The story is told in a first-person narration by Anne and, alternately, from the third-person perspective of Henri. Anne's account primarily centers on her passionate love affair with an American writer Lewis (based upon de Beauvoir's love affair with the Chicago-based novelist Nelson Algren, best known as the author of The Man with the Golden Arm). Although deeply in love, Anne finds herself more profoundly connected to Robert and her life in France. Eventually frustrated by her ambivalence, Lewis breaks off the relationship. The central event in Henri's story is the breakup of his friendship with Robert. He and Robert had been the leaders of a postwar effort to establish a left-wing alternative to communism, but sympathetic to the goals of the Soviet Union. The split, which mirrors closely an actual quarrel between Sartre and Camus, erupts over Henri's revelation in 1949 of the existence of slave-labor camps in the Soviet Union. To Robert, such exposure undermines the efforts to spread socialism throughout the world and strengthens the hand of the United States in the newly emerging Cold War. For Henri, any attempt to cover up the truth is a basic betrayal of his ideals. The rift is healed when Henri finds himself in a similar dilemma, where he has to compromise his integrity in order to save the life of his mistress.
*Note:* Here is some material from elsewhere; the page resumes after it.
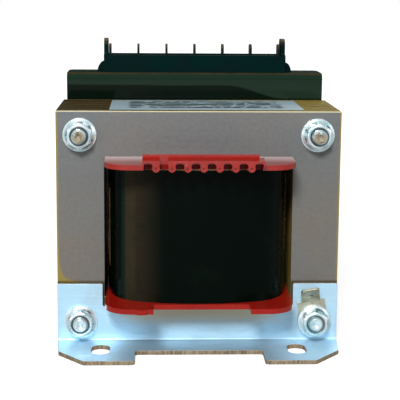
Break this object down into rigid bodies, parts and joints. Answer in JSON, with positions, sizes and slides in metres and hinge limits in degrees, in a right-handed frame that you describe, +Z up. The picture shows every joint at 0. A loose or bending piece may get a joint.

Both come to recognize that other demands, personal or political, inevitably complicate and taint one's idealism, leaving one, at best, with a choice between the lesser of two evils. Among American novels influenced by existentialism, the most notable are Ralph Ellison's (1914-94) The Invisible Man (1952), Saul Bellow's (1915- ) Herzog (1964) and Norman Mailer's (1923- ) An American Dream (1965). The protagonists of these novels are searching in an alien world, undergoing the crisis of identity and loss of faith that are the existentialist preconditions for the discovery of the self. Among those works that reflect the religious influence of Kierkegaard are Flannery O'Connor's (1925-64) powerful short stories and her novel The Violent Bear It Away (1960) and Walker Percy's (1916-90) The Moviegoer (1961).